=== Set task ===
Copy out all the data, word for word.

=== Dataset content ===
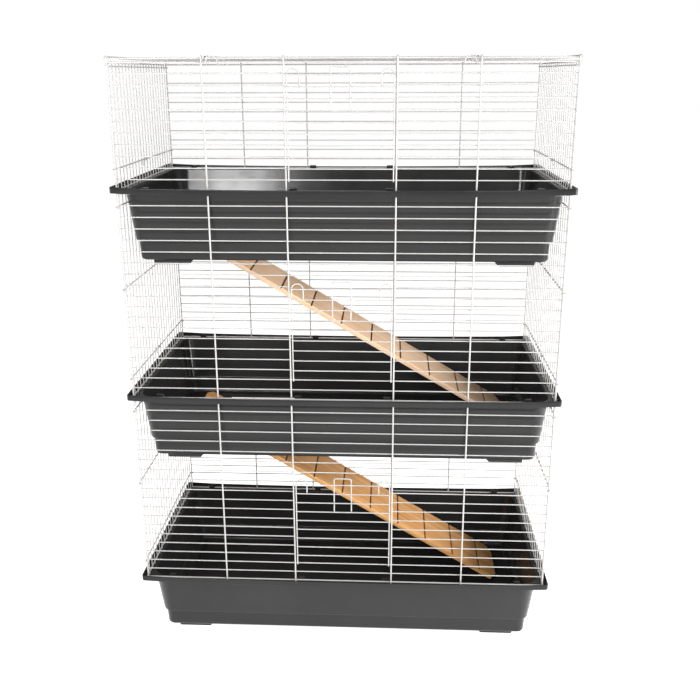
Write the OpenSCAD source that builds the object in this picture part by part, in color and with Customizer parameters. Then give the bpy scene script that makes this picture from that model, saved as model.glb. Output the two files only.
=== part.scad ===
// Three-tier wire rabbit cage: moulded trays, welded wire panels, drop-down doors,
// a lifting roof lid and two pine ramps.
// Origin: centre of the footprint, on the floor. +X is to the right, +Y is to the back, +Z is up.

/* [Overall] */
// Width over the rim of a tray
cage_w = 1000; // [900:10:1100]
// Depth over the rim of a tray
cage_d = 522; // [480:2:560]
// Height from one tray's rim to the next one's
tier_pitch = 477; // [460:1:500]
// Height from the top tray's rim to the highest wire
top_tier_h = 268; // [264:1:290]

/* [Trays] */
// Height of a tray, from its feet to its rim
tray_h = 180; // [170:1:200]
// Thickness of the moulded sheet
sheet = 2.5; // [2:0.1:3]
// Height of the lip that runs round the rim
lip_h = 13.8; // [12:0.2:16]
// Radius of the rim's corners in plan
rim_r = 7; // [5:1:24]
// Height of the feet
foot_h = 12; // [8:1:14]
// Length of a foot, along the long side
foot_len = 94; // [80:1:110]

/* [Wires] */
// Thickness of the frame wires and the uprights
frame_wire = 3.5; // [3:0.1:4]
// Thickness of the wires of the front, the back and the roof
row_wire = 2.5; // [2.2:0.1:2.8]
// Thickness of the upright wires of the sides
bar_wire = 2.2; // [2:0.1:2.5]
// Thickness of the cross wires that hook a side onto the corner uprights
hook_wire = 3.2; // [3:0.1:3.4]
// Distance between the rows of wire in the lower part of a panel
row_gap = 24.2; // [24:0.1:24.4]
// Distance between the upright wires of a side
bar_gap = 24.5; // [24:0.1:25]

/* [Doors] */
// Half the distance between the uprights beside a door
door_post_x = 117.5; // [115:0.5:120]
// Distance between the rows of wire in a door
door_gap = 23.8; // [23.4:0.1:24]
// Thickness of a door's side wires
door_wire = 2.8; // [2.6:0.1:3]

/* [Ramps] */
// Width of a ramp
ramp_w = 165; // [140:5:170]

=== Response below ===
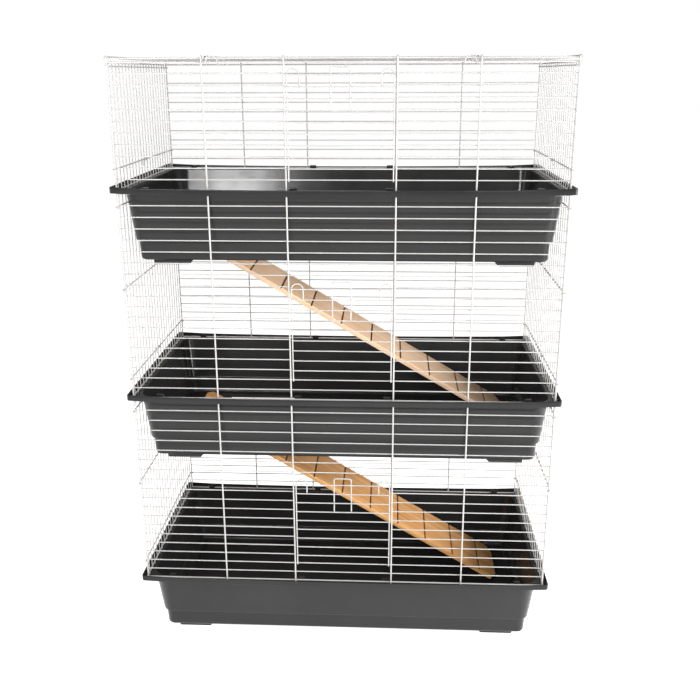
Write the OpenSCAD source that builds the object in this picture part by part, in color and with Customizer parameters. Then give the bpy scene script that makes this picture from that model, saved as model.glb. Output the two files only.
=== part.scad ===
// Three-tier wire rabbit cage: moulded trays, welded wire panels, drop-down doors,
// a lifting roof lid and two pine ramps.
// Origin: centre of the footprint, on the floor. +X is to the right, +Y is to the back, +Z is up.

/* [Overall] */
// Width over the rim of a tray
cage_w = 1000; // [900:10:1100]
// Depth over the rim of a tray
cage_d = 522; // [480:2:560]
// Height from one tray's rim to the next one's
tier_pitch = 477; // [460:1:500]
// Height from the top tray's rim to the highest wire
top_tier_h = 268; // [264:1:290]

/* [Trays] */
// Height of a tray, from its feet to its rim
tray_h = 180; // [170:1:200]
// Thickness of the moulded sheet
sheet = 2.5; // [2:0.1:3]
// Height of the lip that runs round the rim
lip_h = 13.8; // [12:0.2:16]
// Radius of the rim's corners in plan
rim_r = 7; // [5:1:24]
// Height of the feet
foot_h = 12; // [8:1:14]
// Length of a foot, along the long side
foot_len = 94; // [80:1:110]

/* [Wires] */
// Thickness of the frame wires and the uprights
frame_wire = 3.5; // [3:0.1:4]
// Thickness of the wires of the front, the back and the roof
row_wire = 2.5; // [2.2:0.1:2.8]
// Thickness of the upright wires of the sides
bar_wire = 2.2; // [2:0.1:2.5]
// Thickness of the cross wires that hook a side onto the corner uprights
hook_wire = 3.2; // [3:0.1:3.4]
// Distance between the rows of wire in the lower part of a panel
row_gap = 24.2; // [24:0.1:24.4]
// Distance between the upright wires of a side
bar_gap = 24.5; // [24:0.1:25]

/* [Doors] */
// Half the distance between the uprights beside a door
door_post_x = 117.5; // [115:0.5:120]
// Distance between the rows of wire in a door
door_gap = 23.8; // [23.4:0.1:24]
// Thickness of a door's side wires
door_wire = 2.8; // [2.6:0.1:3]

/* [Ramps] */
// Width of a ramp
ramp_w = 165; // [140:5:170]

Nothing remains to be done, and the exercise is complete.